For Dubai, attracting a company of Revolut’s scale reinforces the emirate’s strategy of becoming a regulated center for virtual-asset activity. The policy objective is not simply to host cryptocurrency trading, but to develop an ecosystem that includes financial institutions, exchanges, investment managers, technology providers, professional services, and institutional capital.

The presence of large international brands can deepen competition and broaden consumer choice, but it also raises expectations for regulatory supervision. Authorities must ensure that preliminary approvals are not presented as full licences and that firms do not begin serving customers before completing all applicable requirements.

Revolut’s next milestone will therefore be final VASP authorization rather than a product announcement alone. The company will need to satisfy VARA that its local governance, compliance staffing, risk systems, technology controls, and operational arrangements meet the standards for the requested activities.
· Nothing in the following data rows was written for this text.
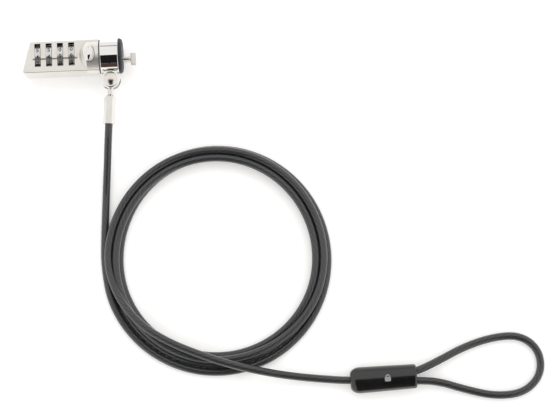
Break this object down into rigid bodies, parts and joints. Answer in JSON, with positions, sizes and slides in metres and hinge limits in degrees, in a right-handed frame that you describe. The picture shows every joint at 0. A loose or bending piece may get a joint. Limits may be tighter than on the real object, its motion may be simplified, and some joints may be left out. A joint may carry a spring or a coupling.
{
  "type": "laptop cable lock",
  "caption": "Combination lock head with number wheels, push button and turning locking bar, on a coiled steel security cable with an end loop.",
  "frame": {"origin": "centre of the rubber bumper's front face, on the barrel's axis, where the lock meets the laptop", "axes": "+X out of the lock's nose along the barrel, +Z out of the face with the number wheels, the cable leaves towards -Y; the flat surface it lies on is at z = -9.5 mm"},
  "size_m": [0.2617, 0.1961, 0.0215],
  "materials": {
    "satin_nickel": "satin plated zinc",
    "polished_chrome": "polished",
    "wheel_silver": "satin with dark numbers",
    "lock_steel": "satin",
    "inner_brass": "machined",
    "spring_steel": "drawn wire and strip",
    "dark_washer": "moulded",
    "nose_rubber": "matt",
    "rivet_nickel": "satin",
    "ferrule_nickel": "crimped and plated",
    "cable_jacket": "clear smoked vinyl over twisted steel wire",
    "crimp_black": "gloss",
    "sleeve_aluminium": "pressed"
  },
  "bodies": {
    "head": {"dial_housing": "satin_nickel", "rear_cover": "satin_nickel", "cover_screws": "lock_steel", "spindle_bush": "inner_brass", "dial_spacers": "inner_brass", "detent_spring": "spring_steel", "reset_bush": "inner_brass", "shoulder_barrel": "polished_chrome", "button_spring": "spring_steel", "spring_seat": "lock_steel", "core_tube": "lock_steel", "retaining_ring": "spring_steel", "thrust_washer": "dark_washer", "rubber_bumper": "nose_rubber", "slot_guide": "lock_steel", "shaft_bush": "inner_brass"},
    "dial_1": {"dial_wheel_1": "wheel_silver", "clutch_ring_1": "inner_brass"},
    "dial_2": {"dial_wheel_2": "wheel_silver", "clutch_ring_2": "inner_brass"},
    "dial_3": {"dial_wheel_3": "wheel_silver", "clutch_ring_3": "inner_brass"},
    "dial_4": {"dial_wheel_4": "wheel_silver", "clutch_ring_4": "inner_brass"},
    "spindle": {"spindle": "lock_steel"},
    "reset": {"reset_screw": "lock_steel"},
    "button": {"push_button": "polished_chrome"},
    "lock_bar": {"locking_bar": "lock_steel", "cam_block": "inner_brass"},
    "collar": {"swivel_collar": "polished_chrome", "pivot_rivet": "rivet_nickel", "pivot_washers": "inner_brass"},
    "cable": {"cable_ferrule": "ferrule_nickel", "cable_lead": "cable_jacket", "cable_coil": "cable_jacket", "cable_tail": "cable_jacket", "cable_loop": "cable_jacket", "crimp_cover": "crimp_black", "crimp_sleeve": "sleeve_aluminium"}
  },
  "joints": [
    {"name": "dial_1_turn", "type": "hinge", "parent": "head", "child": "dial_1", "pos_m": [-0.04375, 0.001, 0.0003], "axis": [1, 0, 0], "continuous": true},
    {"name": "dial_2_turn", "type": "hinge", "parent": "head", "child": "dial_2", "pos_m": [-0.0379, 0.001, 0.0003], "axis": [1, 0, 0], "continuous": true},
    {"name": "dial_3_turn", "type": "hinge", "parent": "head", "child": "dial_3", "pos_m": [-0.03205, 0.001, 0.0003], "axis": [1, 0, 0], "continuous": true},
    {"name": "dial_4_turn", "type": "hinge", "parent": "head", "child": "dial_4", "pos_m": [-0.0262, 0.001, 0.0003], "axis": [1, 0, 0], "continuous": true},
    {"name": "lock_bar_turn", "type": "hinge", "parent": "head", "child": "lock_bar", "pos_m": [0, -0.002, 0], "axis": [1, 0, 0], "range_deg": [0, 90]},
    {"name": "button_press", "type": "slide", "parent": "head", "child": "button", "axis": [0.3584, 0, -0.9336], "range_m": [0, 0.0015], "stiffness_N_per_m": 400, "springref_m": -0.0015},
    {"name": "spindle_slide", "type": "slide", "parent": "head", "child": "spindle", "axis": [-1, 0, 0], "range_m": [0, 0.0012]},
    {"name": "reset_turn", "type": "hinge", "parent": "head", "child": "reset", "pos_m": [-0.0487, 0.004, -0.0024], "axis": [-0.9644, 0.2646, 0], "range_deg": [0, 90]},
    {"name": "collar_swivel", "type": "hinge", "parent": "head", "child": "collar", "pos_m": [-0.0067, 0, 0], "axis": [1, 0, 0], "continuous": true},
    {"name": "cable_swing", "type": "hinge", "parent": "collar", "child": "cable", "pos_m": [-0.00655, -0.0125, 0], "axis": [0, 0, 1], "range_deg": [-65, 75]}
  ],
  "couplings": [
    {"joint": "lock_bar_turn", "follows": "button_press", "rad_per_m": 1047.2},
    {"joint": "spindle_slide", "follows": "button_press", "ratio": 0.8}
  ]
}
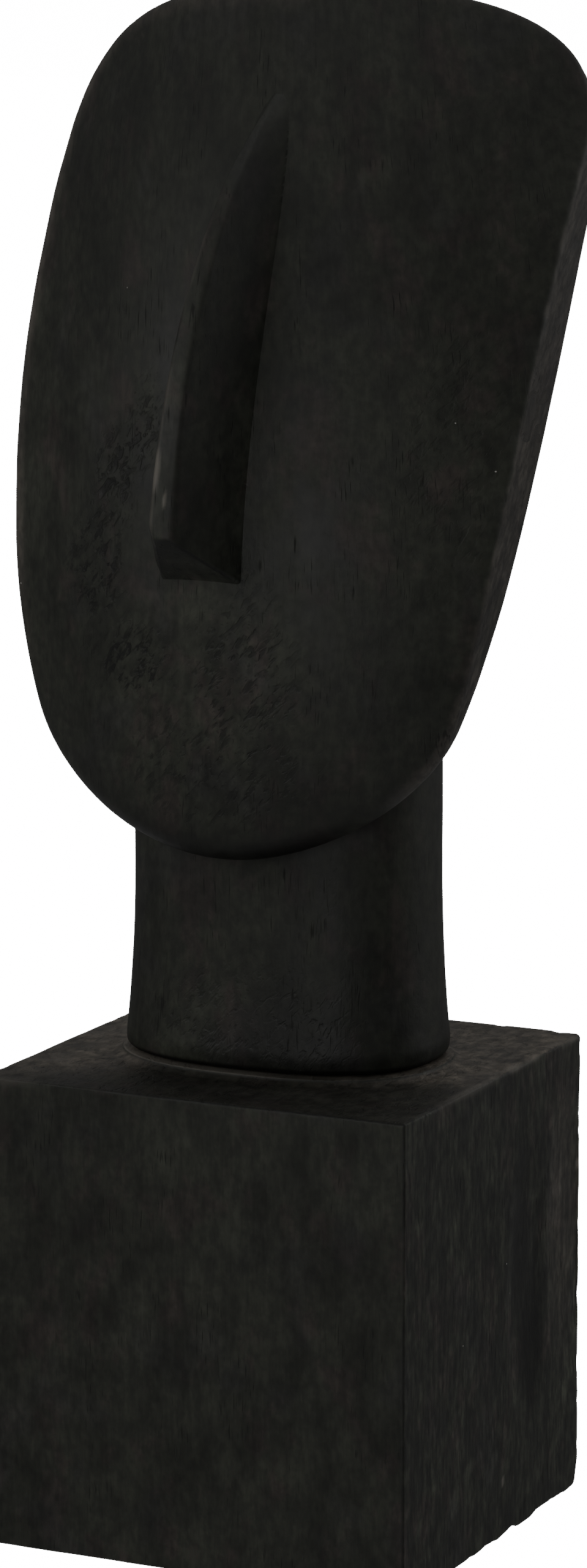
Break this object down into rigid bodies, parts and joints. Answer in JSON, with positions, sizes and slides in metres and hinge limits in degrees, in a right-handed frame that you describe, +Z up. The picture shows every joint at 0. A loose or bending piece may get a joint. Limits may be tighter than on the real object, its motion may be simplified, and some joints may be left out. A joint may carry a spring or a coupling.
{
  "type": "abstract head sculpture on a plinth",
  "caption": "Abstract carved wooden head with a leaning, bowed shield face, a long nose and an oval neck, standing on a square block plinth, stained black.",
  "frame": {"origin": "centre of the plinth's underside", "axes": "+Z up; the face looks along -Y; +X is to the right of someone who looks at the face"},
  "size_m": [0.1846, 0.1613, 0.5028],
  "materials": {
    "head_wood": "matte to satin black stain over open-grained carved wood, browner where worn",
    "plinth_wood": "matte black stain over open-grained wood, browner on the end grain of the top"
  },
  "bodies": {
    "root": {"head": "head_wood", "plinth": "plinth_wood"}
  },
  "joints": []
}
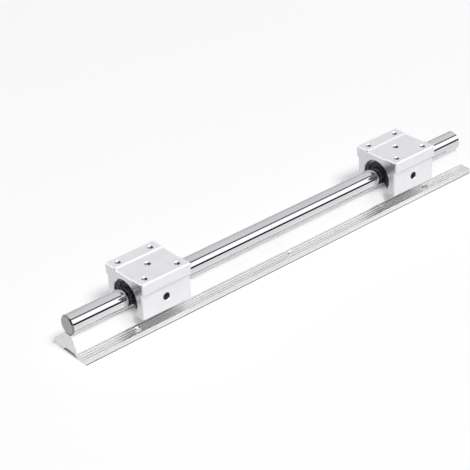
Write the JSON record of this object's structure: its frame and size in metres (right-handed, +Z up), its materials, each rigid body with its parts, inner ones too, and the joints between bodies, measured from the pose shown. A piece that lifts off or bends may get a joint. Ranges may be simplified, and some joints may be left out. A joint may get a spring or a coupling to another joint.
{
  "type": "supported round rail",
  "caption": "Straight linear rail: a hardened round shaft carried along its whole length by an extruded aluminium base, with open ball bushing carriages that slide on it.",
  "frame": {"origin": "on the underside of the base, at the middle of its length and width", "axes": "+X along the shaft from the near carriage to the far carriage, +Y across the base away from the set screws, +Z up from the base to the carriages' tops"},
  "size_m": [0.4, 0.045, 0.045],
  "materials": {
    "support_aluminium": "extruded, clear anodised",
    "shaft_steel": "ground and polished",
    "housing_aluminium": "satin anodised",
    "sleeve_steel": "ground",
    "retainer_plastic": "moulded",
    "seal_rubber": "matt black",
    "ring_steel": "dark phosphated",
    "screw_steel": "black oxide"
  },
  "bodies": {
    "rail": {"support_rail": "support_aluminium", "round_shaft": "shaft_steel", "shaft_screw_1": "screw_steel", "shaft_screw_2": "screw_steel", "shaft_screw_3": "screw_steel"},
    "near_carriage": {"near_housing": "housing_aluminium", "near_sleeve": "sleeve_steel", "near_retainer": "retainer_plastic", "near_set_screw": "screw_steel", "near_front_seal": "seal_rubber", "near_front_snap_ring": "ring_steel", "near_rear_seal": "seal_rubber", "near_rear_snap_ring": "ring_steel"},
    "far_carriage": {"far_housing": "housing_aluminium", "far_sleeve": "sleeve_steel", "far_retainer": "retainer_plastic", "far_set_screw": "screw_steel", "far_front_seal": "seal_rubber", "far_front_snap_ring": "ring_steel", "far_rear_seal": "seal_rubber", "far_rear_snap_ring": "ring_steel"}
  },
  "joints": [
    {"name": "near_carriage_slide", "type": "slide", "parent": "rail", "child": "near_carriage", "axis": [1, 0, 0], "range_m": [-0.052, 0.102]},
    {"name": "far_carriage_slide", "type": "slide", "parent": "rail", "child": "far_carriage", "axis": [1, 0, 0], "range_m": [-0.108, 0.046]}
  ]
}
Once those conditions are fulfilled, the company would be positioned to add regulated digital-asset services to its UAE payments platform. The resulting proposition could make Revolut one of the more extensive app-based financial-service providers entering the country, linking routine money management with cryptocurrency trading and investment functionality.

Until final approval is granted, the announcement should be viewed as evidence of regulatory progress rather than a completed market launch. It nevertheless places Revolut closer to establishing a significant presence in one of the world’s most active jurisdictions for regulated fintech and virtual-asset development.